Abstract

Hydrogen technologies have been rapidly developing in the past few decades, pushed by governments’ road maps for sustainability and supported by a widespread need to decarbonize the global energy sector. Recent scientific progress has led to better performances and higher efficiencies of hydrogen-related technologies, so much so that their future economic viability is now rarely called into question. This article intends to study the integration of hydrogen systems in both gas and electric distribution networks. A preliminary analysis of hydrogen’s physical storage methods is given, considering both the advantages and disadvantages of each one. After examining the preeminent ways of physically storing hydrogen, this paper then contemplates two primary means of using it: integrating it in Power-to-Gas networks and utilizing it in Power-to-Power smart grids.
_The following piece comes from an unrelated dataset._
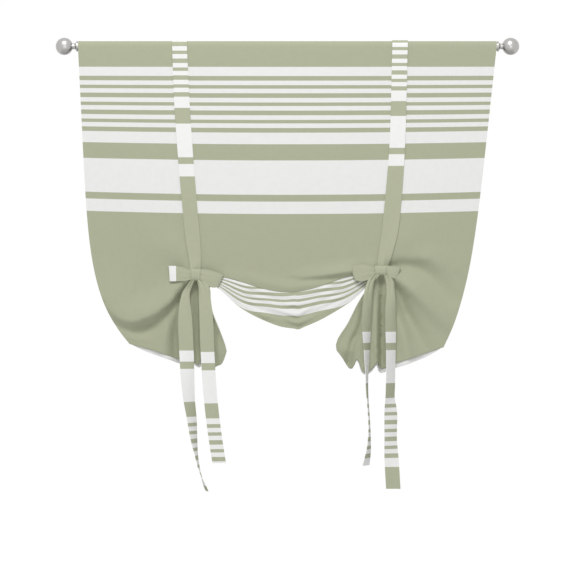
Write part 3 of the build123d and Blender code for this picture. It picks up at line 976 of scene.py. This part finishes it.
def back_strap_patch(ear, places, through):
    """The back strap, flat down the back of the curtain, with room for the cloth's bulge low down,
    then bunched and drawn to the knot by way of the place through, as (outwards, height)."""
    path = []
    for z, middle, width, bent in strap_line(places, 1):
        y = over_rod + bulge_room * smooth(room_starts, room_ends, z) if bent is None else bent
        path.append((ear.sign * middle, y, z, width, flat_curl, 0))
    through_x, through_z = through
    side_x = ear.sign * through_x
    knot_side = ear.sign * (ear.knot_x - into_knot)
    end_x = path[-1][0]
    end_z = path[-1][2]
    path += [
        (end_x * 0.4 + side_x * 0.6, over_rod + 6, (end_z + through_z) / 2, 26, 1.6, 10),
        (side_x, over_rod - 4, through_z + 1, 24, 2.6, 25),
        (side_x, 0, through_z - 1, 24, 2.7, 40),
        (side_x, -18, through_z, 24, 2.7, 55),
        (side_x * 0.6 + knot_side * 0.4, knot_y + 1, through_z + 5, 24, 2.6, 75),
        (knot_side, knot_y, ear.knot_z - 7, 22, 2.4, 90),
    ]
    places_along = np.linspace(0, len(path) - 1, len(path) * 2 - 1)
    columns = []
    for k in range(6):
        columns.append(along([(n, p[k]) for n, p in enumerate(path)], places_along))
    centre = np.stack(columns[:3], axis=1)
    width = columns[3]
    curl = columns[4]
    turned = np.radians(columns[5])
    tangent = np.gradient(centre, axis=0)
    tangent /= np.linalg.norm(tangent, axis=1, keepdims=True)
    wide = np.stack([np.cos(turned), np.sin(turned), 0 * turned], axis=1)
    wide -= tangent * np.sum(wide * tangent, axis=1, keepdims=True)
    wide /= np.linalg.norm(wide, axis=1, keepdims=True)
    normal = np.cross(tangent, wide)
    v = np.linspace(1, -1, back_strap_columns)[:, None, None]
    curled = curl[None, :, None]
    half = width[None, :, None] / 2
    points = centre[None] + wide[None] * half * np.sin(curled * v) / curled
    points = points + normal[None] * half * (np.cos(curled * v) - 1) / curled
    length = np.concatenate([[0], np.cumsum(np.linalg.norm(np.diff(centre, axis=0), axis=1))])
    across_print = v[:, :, 0] * tie_width / 2 + 0 * length
    down_print = back_strap_print + length + 0 * v[:, :, 0]
    return points, np.stack([across_print, down_print], axis=2), False


def back_tie(ear, strap, through, loop, tail, first_white):
    """One back tie as a single piece of sewn cloth."""
    tie = sew(
        f"back_tie_{ear.name}_cloth",
        [
            back_strap_patch(ear, strap, through),
            loop_patch(ear, -ear.sign, loop, inner_loop_prints),
            tail_patch(tail, first_white),
        ],
        tie_thickness,
        [tie_cloth],
    )
    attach(tie, "root")
    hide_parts(f"back_tie_{ear.name}")


back_tie(
    left,
    strap=[(0, 300.5, 41), (-320, 278, 41), (-560, 262, 40), (-600, 258, 34)],
    through=(221, -664),
    loop=[(5, 9, 5, -8), (15, 19, 13, -12), (36, 17, 28, -22), (58, 10, 44, -32), (77, 3, 61, -32)],
    tail=[(-641, -250, -31, 14, 0, 0.5), (-653, -241, -34, 21, 0, 0.4), (-668, -233, -39, 29, 0, 0.3),
          (-707, -229, -43, 33, 2, 0.2), (-735, -226.5, -45, 36, 4, 0.2), (-852, -221.5, -47, 38, 6, 0.1),
          (-992, -211.5, -48, 38, 14, 0.1),
          (-1098, -198.6, -48, 38, 10, 0.1), (-1159, -189, -48, 38, 6, 0.1)],
    first_white=-852,
)
back_tie(
    right,
    strap=[(0, 313.3, 42), (-320, 291, 41), (-550, 268, 40), (-590, 262, 34)],
    through=(231, -650),
    loop=[(8, 6, 8, -6), (22, 13, 22, -19), (40, 17, 38, -27), (58, 17, 56, -30), (76, 12, 70, -26),
          (79, 2, 78, -8)],
    tail=[(-628, 252, -31, 15, 0, 0.5), (-641, 240, -34, 17, 0, 0.4), (-655, 232, -38, 19, 6, 0.3),
          (-680, 226, -41, 25, 24, 0.2), (-735, 221, -44, 32, 38, 0.2), (-796, 219.5, -46, 36, 50, 0.1),
          (-847, 220.4, -47, 38, 62, 0.1),
          (-941, 221, -47, 38, 80, 0.1), (-1098, 227, -48, 38, 76, 0.1), (-1126, 225, -48, 38, 68, 0.1),
          (-1165, 218, -48, 36, 56, 0.1)],
    first_white=-796,
)


# Studio: a plain pale floor and backdrop colour, and soft light from the front
# and above, at which colours render about as they are.
floor_material = bpy.data.materials.new("floor")
floor_material.use_nodes = True
floor_tree = floor_material.node_tree
floor_shader = floor_tree.nodes["Principled BSDF"]
floor_shader.inputs["Base Color"].default_value = (0.8, 0.8, 0.8, 1)
floor_shader.inputs["Roughness"].default_value = 0.9
floor_shader.inputs["Emission Color"].default_value = (1, 1, 1, 1)
floor_seen = add_node(floor_tree, "LightPath")
floor_glow = add_node(floor_tree, "Math", operation="MULTIPLY")
floor_glow.inputs[1].default_value = 0.6
floor_tree.links.new(floor_seen.outputs["Is Camera Ray"], floor_glow.inputs[0])
floor_tree.links.new(floor_glow.outputs[0], floor_shader.inputs["Emission Strength"])
floor_height = -1.48
bpy.ops.mesh.primitive_plane_add(size=3, location=(0, 0, floor_height))
floor = bpy.context.object
floor.name = "floor"
floor.data.materials.append(floor_material)

world = bpy.data.worlds.new("studio")
bpy.context.scene.world = world
world.use_nodes = True
sky = world.node_tree
sky_light = sky.nodes["Background"]
seen = add_node(sky, "LightPath")
either = add_node(sky, "Math", operation="MAXIMUM")
any_seen = add_node(sky, "Math", operation="MAXIMUM")
brightness = add_node(sky, "Mix", data_type="FLOAT")
brightness.inputs[2].default_value = 0.5
brightness.inputs[3].default_value = 1.0
sky.links.new(seen.outputs["Is Camera Ray"], either.inputs[0])
sky.links.new(seen.outputs["Is Glossy Ray"], either.inputs[1])
sky.links.new(either.outputs[0], any_seen.inputs[0])
sky.links.new(seen.outputs["Is Transmission Ray"], any_seen.inputs[1])
sky.links.new(any_seen.outputs[0], brightness.inputs[0])
sky.links.new(brightness.outputs[0], sky_light.inputs["Strength"])
sky_light.inputs["Color"].default_value = (1, 1, 1, 1)


def lamp(name, place, aim, size, power):
    """A soft square lamp at place, turned to aim."""
    data = bpy.data.lights.new(name, "AREA")
    data.shape = "SQUARE"
    data.size = size
    data.energy = power
    light = bpy.data.objects.new(name, data)
    bpy.context.scene.collection.objects.link(light)
    light.location = place
    way = np.array(aim) - np.array(place)
    tilt = np.arctan2(hypot(way[0], way[1]), -way[2])
    light.rotation_euler = (tilt, 0, np.arctan2(way[1], way[0]) - pi / 2)
    return light


lamp("key", (-0.4, -3.0, 2.9), (0, 0, -0.6), 1.5, 118)
lamp("fill", (0.3, -4.0, -0.6), (0, 0, -0.6), 2.0, 15)

# Camera: level with the middle of the picture, far off with a long lens
frame_width = 1.598
lens = 150
sensor_width = 36
picture_middle = (-0.0028, -0.6696)
camera_data = bpy.data.cameras.new("camera")
camera_data.lens = lens
camera_data.sensor_width = sensor_width
camera_data.clip_end = 60
camera = bpy.data.objects.new("camera", camera_data)
bpy.context.scene.collection.objects.link(camera)
camera.location = (picture_middle[0], -frame_width * lens / sensor_width, picture_middle[1])
camera.rotation_euler = (pi / 2, 0, 0)
bpy.context.scene.camera = camera
bpy.context.scene.view_settings.view_transform = "Standard"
In the former, the primary objective is the total replacement of natural gas with hydrogen through progressive blending procedures, from the transmission pipeline to the domestic burner; in the latter, the set goal is the expansion of the implementation of hydrogen systems—namely storage—in multi-microgrid networks, thus helping to decarbonize the electricity sector and reducing the impact of renewable energy’s intermittence through Demand Side Management strategies. The study concludes that hydrogen is assumed to be an energy vector that is inextricable from the necessary transition to a cleaner, more efficient, and sustainable future.